Here's how you tell the difference. If you change the headline and engagement improves, it's execution. If you change the headline and nothing moves, it's scope. If the copy is being read but not acted on, start with execution. If the copy isn't even being read — if bounce rates are high, if open rates are low, if the ad is being scrolled past — start with scope. You have a targeting or framing problem, not a writing problem.
The expensive mistake is treating a scope problem like an execution problem. You spend months iterating on copy that was never going to work in its current form because it was never aimed correctly. I've watched companies do this. They're not bad at marketing. They just never defined the job.
The Brief That Actually Works
A useful brief doesn't describe the product. It describes the job.
It tells you: who the reader is in the moment they encounter this copy, what they believe right now, what they need to believe after, why they'd be skeptical, what they're comparing you against, and what the one thing is that would make them act. Everything else — tone, length, format, structure — follows from those answers.
When I get a brief that answers those questions, I can write fast and write well. When I get a brief that lists features and says "professional but approachable," the first thing I do is send it back with questions.

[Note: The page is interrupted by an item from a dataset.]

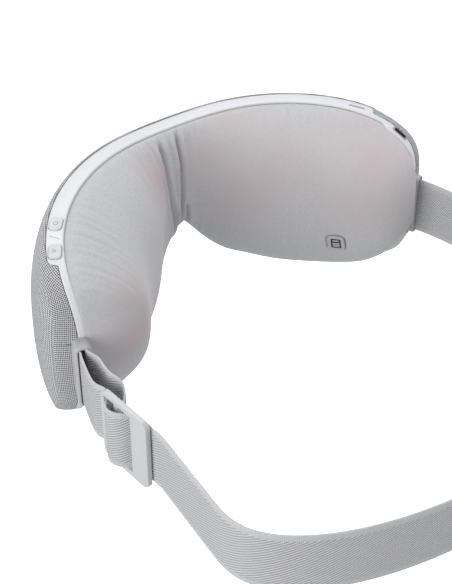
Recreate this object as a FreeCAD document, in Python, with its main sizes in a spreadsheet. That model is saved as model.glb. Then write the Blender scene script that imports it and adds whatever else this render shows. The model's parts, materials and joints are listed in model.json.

Not because I'm being difficult. Because writing copy without scope is like building without a foundation — you can make it look good, but it's not going to hold weight.
The companies that get the most out of copywriters aren't the ones with the biggest budgets. They're the ones who can answer scope questions before the writing starts. They know their reader. They know where they're starting from and where they need to get. They've done the thinking — and so the writing can actually do its job.
Define the scope. Then write. In that order, every time.